Following Solomon Breuer's death, in 1926, Joseph Breuer succeeded him as Rosh Yeshiva which he practically had already been before his father's death. Joseph Jonah Horowitz succeeded Solomon Breuer as rabbi. In 1933, with the rise of Nazism, he briefly moved the yeshiva to Fiume, Italy, where he had assumed the rabbinate, but this arrangement lasted only until the next year and the family and the yeshiva returned to Frankfurt. It was formally dissolved by the Nazis in 1935, but continued to function unofficially. On the day after Kristallnacht, Breuer was arrested but subsequently released. The family left Germany, initially to Antwerp. A former pupil was then, with the assistance of Bernard Revel, able to procure an affidavit of support, which enabled Breuer and his family to relocate to New York in 1939. Bernard Revel offered Joseph Breuer a teaching position in his institution, which he brusquely turned down. He reportedly said that he would rather "clean the streets".

In New York, Breuer took the initiative to start a congregation with the numerous German refugees in Washington Heights, which would closely follow the morale and customs of its "spiritual ancestor" in Frankfurt. The congregation came to be called Khal Adath Yeshurun (KAJ), but is colloquially called "Breuer's" after its founder. In addition, he founded Yeshiva Rabbi Samson Raphael Hirsch, a yeshiva elementary school and high school named after his illustrious grandfather. It was the first such school in the area that used the vernacular. He also founded a teachers' seminary for women that would be renamed the Rika Breuer Teachers' Seminary after his wife's death. All institutions purported to follow the teachings and ideology of Breuer's grandfather Hirsch. In 1958, the community invited Frankfurt-born Shimon Schwab, then of Baltimore, to assist with rabbinical duties.

Towards the end of his life, the name Levi was added to his own name as a blessing to recover from an illness. He died in 1980, survived by his children Marc, Jacob, Samson, Rosy Bondi, Edith Silverman, Sophie Gutmann, Hanna Schwalbe and Meta Bechhofer.

==Views and philosophy==
Breuer was well known for his involvement in setting up an Orthodox Jewish infrastructure in post-World War II America. He wrote several books, including translations of and commentaries on the Biblical books of Jeremiah and Ezekiel; English translations of these appeared after his death.

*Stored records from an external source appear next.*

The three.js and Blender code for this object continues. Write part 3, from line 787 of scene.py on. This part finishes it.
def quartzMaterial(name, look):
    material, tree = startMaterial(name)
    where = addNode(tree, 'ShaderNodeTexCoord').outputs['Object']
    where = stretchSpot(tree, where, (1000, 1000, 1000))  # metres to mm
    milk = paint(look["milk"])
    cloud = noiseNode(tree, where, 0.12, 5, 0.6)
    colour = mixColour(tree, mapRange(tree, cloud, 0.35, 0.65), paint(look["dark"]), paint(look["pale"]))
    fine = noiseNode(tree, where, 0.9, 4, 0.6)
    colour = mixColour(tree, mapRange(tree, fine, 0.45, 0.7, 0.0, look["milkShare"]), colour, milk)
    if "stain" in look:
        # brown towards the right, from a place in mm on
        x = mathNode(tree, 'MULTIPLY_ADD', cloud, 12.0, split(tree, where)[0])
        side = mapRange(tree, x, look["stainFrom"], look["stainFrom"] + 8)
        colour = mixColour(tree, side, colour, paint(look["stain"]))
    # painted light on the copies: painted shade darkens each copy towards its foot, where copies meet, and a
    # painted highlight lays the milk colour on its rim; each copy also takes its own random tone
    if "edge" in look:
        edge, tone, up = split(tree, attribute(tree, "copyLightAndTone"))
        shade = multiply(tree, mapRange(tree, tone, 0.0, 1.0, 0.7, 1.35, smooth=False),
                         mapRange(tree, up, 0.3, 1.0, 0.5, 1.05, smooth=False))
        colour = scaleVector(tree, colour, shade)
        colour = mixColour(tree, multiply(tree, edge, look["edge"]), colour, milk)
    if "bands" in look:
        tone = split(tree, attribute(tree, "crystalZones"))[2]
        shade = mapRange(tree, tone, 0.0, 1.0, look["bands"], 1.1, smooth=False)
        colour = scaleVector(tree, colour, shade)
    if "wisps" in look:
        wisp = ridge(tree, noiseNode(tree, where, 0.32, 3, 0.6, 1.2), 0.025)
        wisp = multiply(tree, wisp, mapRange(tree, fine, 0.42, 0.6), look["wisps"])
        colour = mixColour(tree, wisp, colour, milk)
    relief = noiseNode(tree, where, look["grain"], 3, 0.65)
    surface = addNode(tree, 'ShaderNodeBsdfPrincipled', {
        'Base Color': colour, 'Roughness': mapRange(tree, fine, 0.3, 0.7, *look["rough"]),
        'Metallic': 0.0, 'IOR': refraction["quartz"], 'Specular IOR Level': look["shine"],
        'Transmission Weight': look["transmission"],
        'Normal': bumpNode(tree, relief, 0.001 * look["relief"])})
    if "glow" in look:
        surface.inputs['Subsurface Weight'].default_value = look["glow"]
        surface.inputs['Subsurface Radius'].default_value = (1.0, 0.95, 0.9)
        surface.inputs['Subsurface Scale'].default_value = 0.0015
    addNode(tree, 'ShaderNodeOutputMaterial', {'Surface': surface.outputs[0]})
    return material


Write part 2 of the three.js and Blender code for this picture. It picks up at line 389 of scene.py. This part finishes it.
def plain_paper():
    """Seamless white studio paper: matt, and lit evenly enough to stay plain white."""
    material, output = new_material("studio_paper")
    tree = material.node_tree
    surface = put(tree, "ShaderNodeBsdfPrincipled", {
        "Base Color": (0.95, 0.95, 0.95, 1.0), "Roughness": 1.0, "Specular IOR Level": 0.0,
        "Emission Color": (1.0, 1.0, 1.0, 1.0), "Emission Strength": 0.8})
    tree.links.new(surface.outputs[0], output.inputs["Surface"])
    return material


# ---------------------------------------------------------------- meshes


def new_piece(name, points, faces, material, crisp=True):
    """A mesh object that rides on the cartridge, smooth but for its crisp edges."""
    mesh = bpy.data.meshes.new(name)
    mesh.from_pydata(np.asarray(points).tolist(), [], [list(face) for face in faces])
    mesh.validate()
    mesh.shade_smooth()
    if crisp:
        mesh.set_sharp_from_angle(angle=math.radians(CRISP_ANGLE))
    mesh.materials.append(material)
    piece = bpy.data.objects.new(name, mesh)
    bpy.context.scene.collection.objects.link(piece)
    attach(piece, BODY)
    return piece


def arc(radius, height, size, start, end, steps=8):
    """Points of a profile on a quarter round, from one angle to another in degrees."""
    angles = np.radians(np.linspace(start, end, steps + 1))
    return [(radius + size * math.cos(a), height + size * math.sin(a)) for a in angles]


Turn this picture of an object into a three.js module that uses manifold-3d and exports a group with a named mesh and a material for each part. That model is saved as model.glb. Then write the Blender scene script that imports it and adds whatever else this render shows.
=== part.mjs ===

Breuer can be considered the main post-war representative of the Torah im Derech Eretz movement in the United States. Apart from the above-mentioned books, he limited his written work to contributions to the community organ (Mitteilungen); some appeared in book form after his death. His influence was mainly due to his public speeches and his indefatigable work on the community's services. A number of important ideas can be distinguished:
- Independent Orthodoxy: Breuer drew on his grandfather's work of Austritt - the principle that Jewish communities can only truly claim to be Jewish if they are ideologically and otherwise independent from organizations that represent ideals contrary to halakha. In America, where the community organization was not enforced by local law, this became in Breuer's mind an even stronger issue than in Europe. This stance also led to his involvement with Agudath Israel of America. He was stridently opposed to a Zionist state, and refrained from visiting Israel.
- Torah im Derech Eretz: Breuer saw the risk of misinterpretation of his grandfather's ideas on how Judaism could be harmonised within limits with general culture of the outside world. He repeatedly stated that compromising on Jewishness and halakha was at variance with Torah im Derech Eretz. With the rise of the yeshiva movement, he also remarked that Torah im Derech Eretz was by no means a unique temporary measure - as was often claimed by protagonists of the "Torah only" view.
- Kosher ve-Yosher: Although one of the phenomena of post-World War II Orthodoxy has become the (re)introduction of stringencies in halakha, Breuer held that these should not be limited to the ceremonial sphere but also to the many financial and social laws of Judaism. He would, for example, refuse a hechsher to companies with bad financial records.